Liebowitz also called for open disagreement and debate about the University’s future. He said that sharing information throughout the University, as well as delineating who makes what decisions, are necessary to the school’s success. “Openness will also require all of us to think institutionally, something that is difficult to do, especially when there is a mismatch between an institution’s great aspirations on the one hand and limited resources on the other,” he said.
Inaugural guest speakers attested to Liebowitz’s character and called for a return to Brandeis’ founding values. They expressed a need to address the inequity challenges and competitive frontiers of the higher education landscape.
“The generic set of criteria for president of university doesn’t quite do for Brandeis, with all its’ unique aspects, personality, and its pertinence,” said Chair of the Board of Trustees Larry Kanarek '76.
Kanarek said Liebowitz fulfilled primary qualities the search committee looked for: “[An individual] comfortable in his or her skin, who promotes openness and debate … who listens, connects and builds bridges … has the courage to make bold decisions and take risks and is unafraid of confrontation.”
Stephen Donadio ’63, a humanities professor at Middlebury College, shared the story of his entrance to Brandeis as a young man struggling financially, introducing the subject of Brandeis’ Jewish community and founding values that Liebowitz later expounded upon.
Donadio said of his acceptance by the University, “They were people who were part of a particular community with its own difficult history that thought my coming to this university ought to be made possible. … Their gift was the expression of ethical imperative that not only required no explanation but did not even need to be mentioned.”

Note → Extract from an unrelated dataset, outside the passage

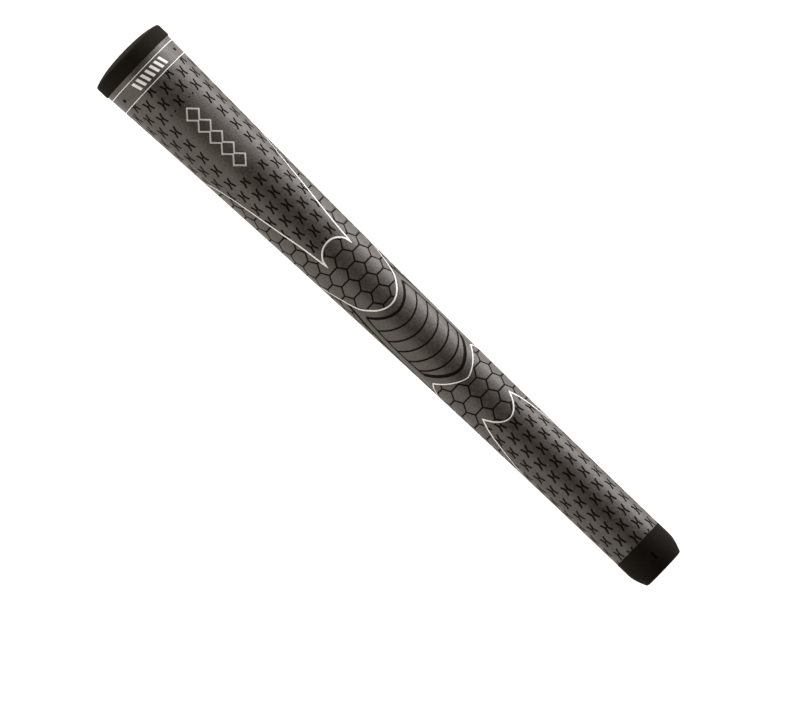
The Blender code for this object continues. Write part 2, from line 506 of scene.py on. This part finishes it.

“In selecting [Liebowitz] to guide the course of the University in this perilous time, Brandeis has made a wise choice, one in keeping with its persistent ambitions,” said Donadio, a former colleague of Liebowitz.
Alluding to future frontiers, Christine Ortiz, Professor of Material Science and Engineering at the Massachusetts Institute of Technology, spoke of Liebowitz’s interest in innovation, research and global outreach.
“Ron Liebowitz has dedicated his life to this great calling of amassing education and research, and his impact will greatly benefit the students and [the] potential to greatly impact well beyond campus borders,” Ortiz said. She added that Liebowitz understands the four imminent drivers of change facing higher education: education technology, inter- and transdisciplinary education, access and globalization, and financial strain.
Ortiz enjoined the University to embrace changing technology while holding close the humanistic endeavors at Brandeis’ core and further emphasized the growing need for multidisciplinary education in “response to globalization, global collaboration and personalized learning.”
“Too often, we talk about Brandeis as a well-kept secret. Well, that must and will now change,” said Lynch, expressing similar concerns about bringing the University to a global stage. Complimenting Liebowitz as a good listener, Lynch also reiterated the importance of listening to the needs of the silent. “We must work to create a university where open dialogue, debate and discussion is something all must feel free to participate in,” she said.